Singapore’s political model, which we might call democracy with Singaporean characteristics, seems to work over there, but Anglo-futurists have yet to come up with a convincing case that it can be copied and pasted here. Others spurn civic nationalism in favour of ethnic identity politics, culturism in favour of hereditarianism, and gradual change in favour of accelerationism. The Lee Kuan Yewists likely have the edge among millennial/Gen-Z Reformers, but across the broader radical right, the ethno-nationalists command a sizeable support.
A few questions flow from all this. Can Reform survive its current schism? Is it in the interests of the right-wing that Reform survives? And would it be wise to set up a rival party in the Anglo-futurist vein? These questions can only properly be answered by right-wingers, but allow me to make a number of observations.
Nigel Farage, however much he might frustrate the young guard, remains the only figure on the post-Tory right with national recognition. He brings in votes that might otherwise go elsewhere or simply not be cast in the first place, and irksome though boomercons might be, they are the reason Reform has any MPs at all. Check out Ukip if you’re curious what a right-wing populist party looks like after losing Farage as leader.

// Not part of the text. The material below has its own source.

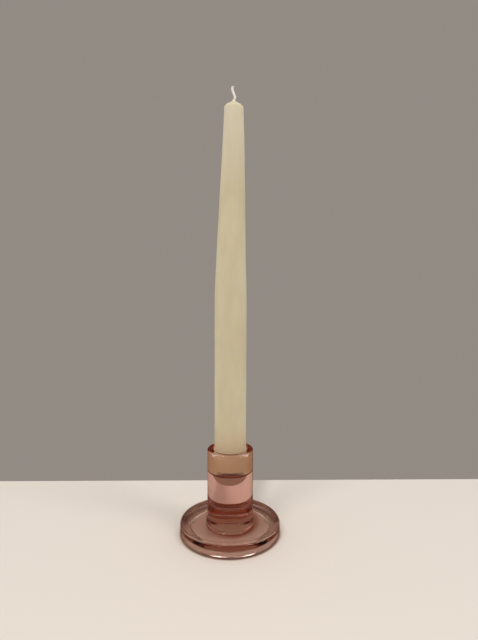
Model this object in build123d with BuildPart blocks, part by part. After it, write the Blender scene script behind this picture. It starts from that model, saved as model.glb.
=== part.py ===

Whatever happens to Reform, any right-wing party hoping to make major gains under first past the post will have to be a coalition of interests. The difficulty comes when interests collide in a way that is hard to reconcile. Take arguably the most important social issue in Britain today: housing. Average rents in London represent between 40 and 57 per cent of annual salaries. Progressives blame nimbyism and insufficient funding for social housing, while reactionaries lay the fault with mass immigration.
Both are true: a failure to build homes drives up rents for young Londoners, but so does allowing families headed by foreign-born persons to occupy 47.6 per cent of the capital’s social housing. Yet any attempt to make inroads with younger voters via a large-scale housebuilding programme would inevitably run into opposition from Reform’s existing supporters, retirees with plenty of time on their hands to protest development (and protect the value of their assets). It’s hard to be a nationalist party in a country with such a weak understanding of and fidelity to the national interest.
That is perhaps the most vital lesson from Reform’s civil war: a political party is not enough. You need ideas and policies, analysts who can test and improve them, and a language for speaking about them to the electorate. Policy development is so bereft on the British right that the main right-wing party can’t be convinced of the case for mass deportations. The way to influence a party’s policies is not to work the system from within but to establish authority and apply pressure from the outside. Right-wingers need think tanks, journals, researchers and benefactors willing to invest in them even when they say or do things that displease the leadership of Reform.
Nigel Farage made himself the face of the British right by knowing how to do politics. If his internal opponents want to outmanoeuvre or even oust him, they will have to learn the same.